Bayesian X-Learner: Calibrated Posterior Inference for Heterogeneous Treatment Effects under Heavy-Tailed Outcomes

Uehara, Eichi

arXiv.org Machine Learning 

Conditional Average Treatment Effect (CATE) estimation in practice demands three properties simultaneously: heterogeneous effects τ(x), calibrated uncertainty over them, and robustness to the heavy tails that contaminate real outcome data. Meta-learners (Künzel et al., 2019) give (i); causal forests and BART give (i)-(ii) with Gaussian-tail assumptions; no widely used tool gives all three. We present Bayesian X-Learner, an X-Learner built on cross-fitted doubly robust pseudo-outcomes (Kennedy, 2020) with a full MCMC posterior over τ(x) via a Welsch redescending pseudo-likelihood. On Hill's IHDP benchmark the default configuration attains mean εPEHE = 0.56 on 5 replications (lowest mean; differences from S-/T-/X-learners, full-config Causal BART, and a causal forest baseline are not significant at α = 0.05, and rank ordering is unstable at 10 replications -- IHDP comparisons are competitive rather than dominant). On contaminated "whale" DGPs with up to 20-25% tail density, a one-flag extension (contamination_severity) that selects a Huberδ nuisance loss per Huber's minimax-δ relation recovers RMSE 0.13 with tight credible intervals (single-cross-fit 30-seed coverage 83% [Wilson 66%, 93%] at 20% density; modularBayes pooling with Bayesian-bootstrap nuisance draws restores nominal 95% coverage). We validate on the Hillstrom email-marketing RCT (N = 42,613), demonstrating consistent behaviour on real heavy-tailed outcome data, and report covariate-stratified τ(x) coverage across covariate quintiles to substantiate calibration for heterogeneous effects beyond scalar summaries.

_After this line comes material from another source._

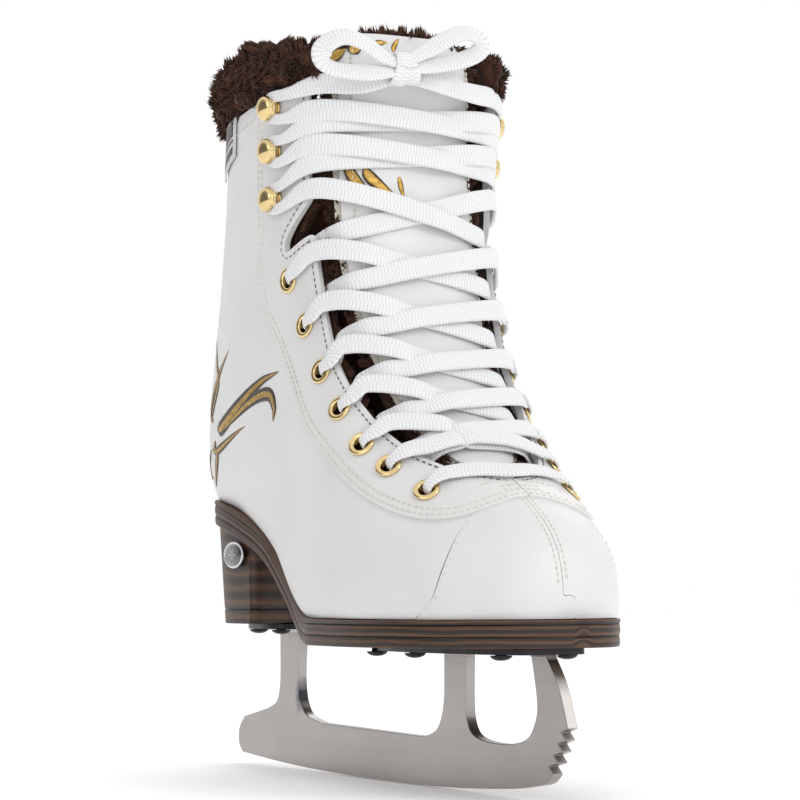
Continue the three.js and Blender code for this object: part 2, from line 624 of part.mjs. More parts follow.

We draw a clean distinction between tails-as-contamination (handled by Welsch + Huber nuisance) and tails-as-signal (handled by a tail-aware CATE basis); an empirical probe confirms a tail-aware basis recovers τtail with full subgroup coverage, while the library's Hill-estimator path is contamination-directed and should not be used for heterogeneous τ. We map six empirical boundaries (contamination ceiling, clean-data efficiency cost, basis sensitivity, sample size, treatment type, compute) and show where other tools are preferable. Code and reproducible benchmarks are released.